Could you output each line of the data that follows exactly?

+--

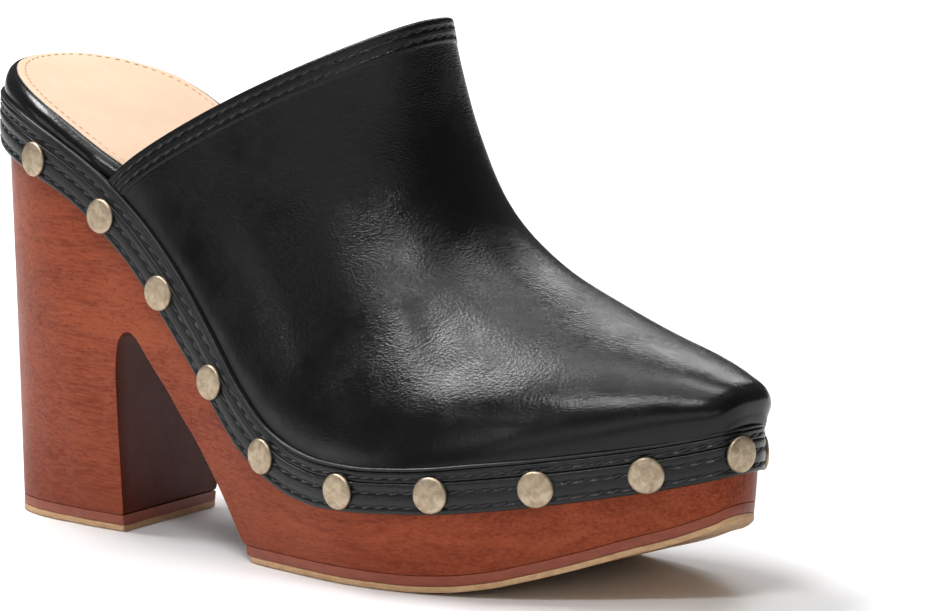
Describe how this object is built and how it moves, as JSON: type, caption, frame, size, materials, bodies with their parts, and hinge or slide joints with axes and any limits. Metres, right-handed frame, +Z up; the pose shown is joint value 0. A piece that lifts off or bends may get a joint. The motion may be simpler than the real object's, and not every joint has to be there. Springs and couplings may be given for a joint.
{
  "type": "platform clog",
  "caption": "Right-foot high-heeled platform clog mule: carved wooden sole with block heel and arch, black leather upper nailed on through a stitched rand with domed studs.",
  "frame": {"origin": "centre of the shoe's bounding box in plan, on the ground plane it stands on", "axes": "+X from heel to toe, +Y towards the medial (inner) side of this right shoe, +Z up"},
  "size_m": [0.2272, 0.0871, 0.1307],
  "materials": {
    "wood": "oiled reddish mahogany stain, satin",
    "sole_edge_brown": "dark brown stained edge, satin",
    "outsole_tan": "tan, matt",
    "rand_leather": "black, smooth, stitched",
    "insole_board": "pressed fibre board, matt",
    "footbed_leather": "black, smooth, soft sheen",
    "sock_leather": "natural pale tan, matt",
    "upper_leather": "black, smooth calf with fine grain, semi gloss",
    "stiffener": "off-white stiffener, matt",
    "lining_leather": "black lining, matt",
    "stud_metal": "antique brass, brushed and slightly tarnished",
    "nail_steel": "steel, satin"
  },
  "bodies": {
    "root": {"wooden_sole": "wood", "heel_lift": "sole_edge_brown", "heel_top_piece": "outsole_tan", "forepart_midsole": "sole_edge_brown", "forepart_outsole": "outsole_tan", "rand_lower": "rand_leather", "rand_piping": "rand_leather", "insole_board": "insole_board", "footbed_cushion": "footbed_leather", "insole_sock": "sock_leather", "upper_vamp": "upper_leather", "toe_puff": "stiffener", "upper_lining": "lining_leather", "stud_01": "stud_metal", "stud_02": "stud_metal", "stud_03": "stud_metal", "stud_04": "stud_metal", "stud_05": "stud_metal", "stud_06": "stud_metal", "stud_07": "stud_metal", "stud_08": "stud_metal", "stud_09": "stud_metal", "stud_10": "stud_metal", "stud_11": "stud_metal", "stud_12": "stud_metal", "stud_13": "stud_metal", "stud_14": "stud_metal", "stud_15": "stud_metal", "stud_16": "stud_metal", "stud_17": "stud_metal", "stud_18": "stud_metal", "stud_19": "stud_metal", "heel_nail_1": "nail_steel", "heel_nail_2": "nail_steel", "heel_nail_3": "nail_steel", "heel_nail_4": "nail_steel"}
  },
  "joints": []
}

+--

- _Answer in full_
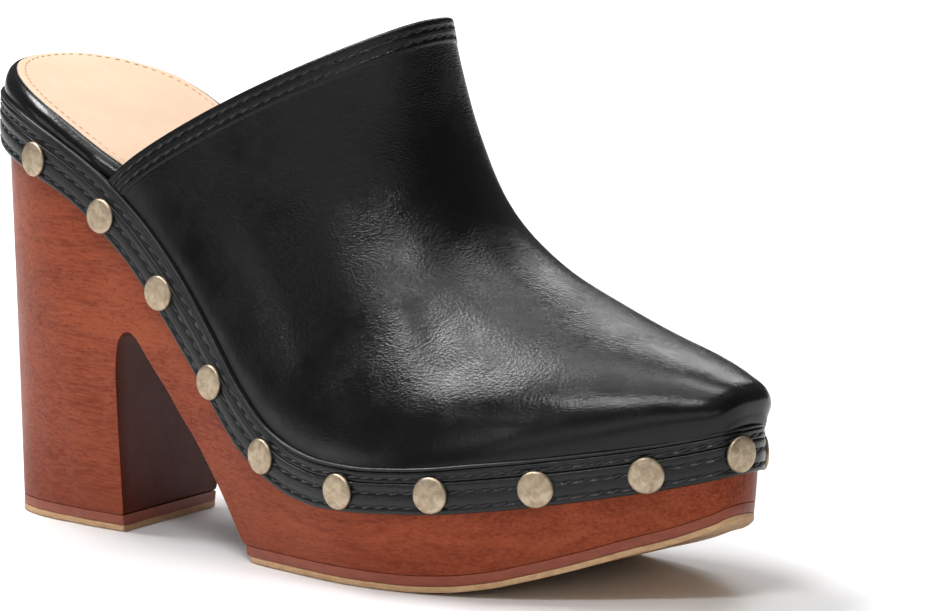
Describe how this object is built and how it moves, as JSON: type, caption, frame, size, materials, bodies with their parts, and hinge or slide joints with axes and any limits. Metres, right-handed frame, +Z up; the pose shown is joint value 0. A piece that lifts off or bends may get a joint. The motion may be simpler than the real object's, and not every joint has to be there. Springs and couplings may be given for a joint.
{
  "type": "platform clog",
  "caption": "Right-foot high-heeled platform clog mule: carved wooden sole with block heel and arch, black leather upper nailed on through a stitched rand with domed studs.",
  "frame": {"origin": "centre of the shoe's bounding box in plan, on the ground plane it stands on", "axes": "+X from heel to toe, +Y towards the medial (inner) side of this right shoe, +Z up"},
  "size_m": [0.2272, 0.0871, 0.1307],
  "materials": {
    "wood": "oiled reddish mahogany stain, satin",
    "sole_edge_brown": "dark brown stained edge, satin",
    "outsole_tan": "tan, matt",
    "rand_leather": "black, smooth, stitched",
    "insole_board": "pressed fibre board, matt",
    "footbed_leather": "black, smooth, soft sheen",
    "sock_leather": "natural pale tan, matt",
    "upper_leather": "black, smooth calf with fine grain, semi gloss",
    "stiffener": "off-white stiffener, matt",
    "lining_leather": "black lining, matt",
    "stud_metal": "antique brass, brushed and slightly tarnished",
    "nail_steel": "steel, satin"
  },
  "bodies": {
    "root": {"wooden_sole": "wood", "heel_lift": "sole_edge_brown", "heel_top_piece": "outsole_tan", "forepart_midsole": "sole_edge_brown", "forepart_outsole": "outsole_tan", "rand_lower": "rand_leather", "rand_piping": "rand_leather", "insole_board": "insole_board", "footbed_cushion": "footbed_leather", "insole_sock": "sock_leather", "upper_vamp": "upper_leather", "toe_puff": "stiffener", "upper_lining": "lining_leather", "stud_01": "stud_metal", "stud_02": "stud_metal", "stud_03": "stud_metal", "stud_04": "stud_metal", "stud_05": "stud_metal", "stud_06": "stud_metal", "stud_07": "stud_metal", "stud_08": "stud_metal", "stud_09": "stud_metal", "stud_10": "stud_metal", "stud_11": "stud_metal", "stud_12": "stud_metal", "stud_13": "stud_metal", "stud_14": "stud_metal", "stud_15": "stud_metal", "stud_16": "stud_metal", "stud_17": "stud_metal", "stud_18": "stud_metal", "stud_19": "stud_metal", "heel_nail_1": "nail_steel", "heel_nail_2": "nail_steel", "heel_nail_3": "nail_steel", "heel_nail_4": "nail_steel"}
  },
  "joints": []
}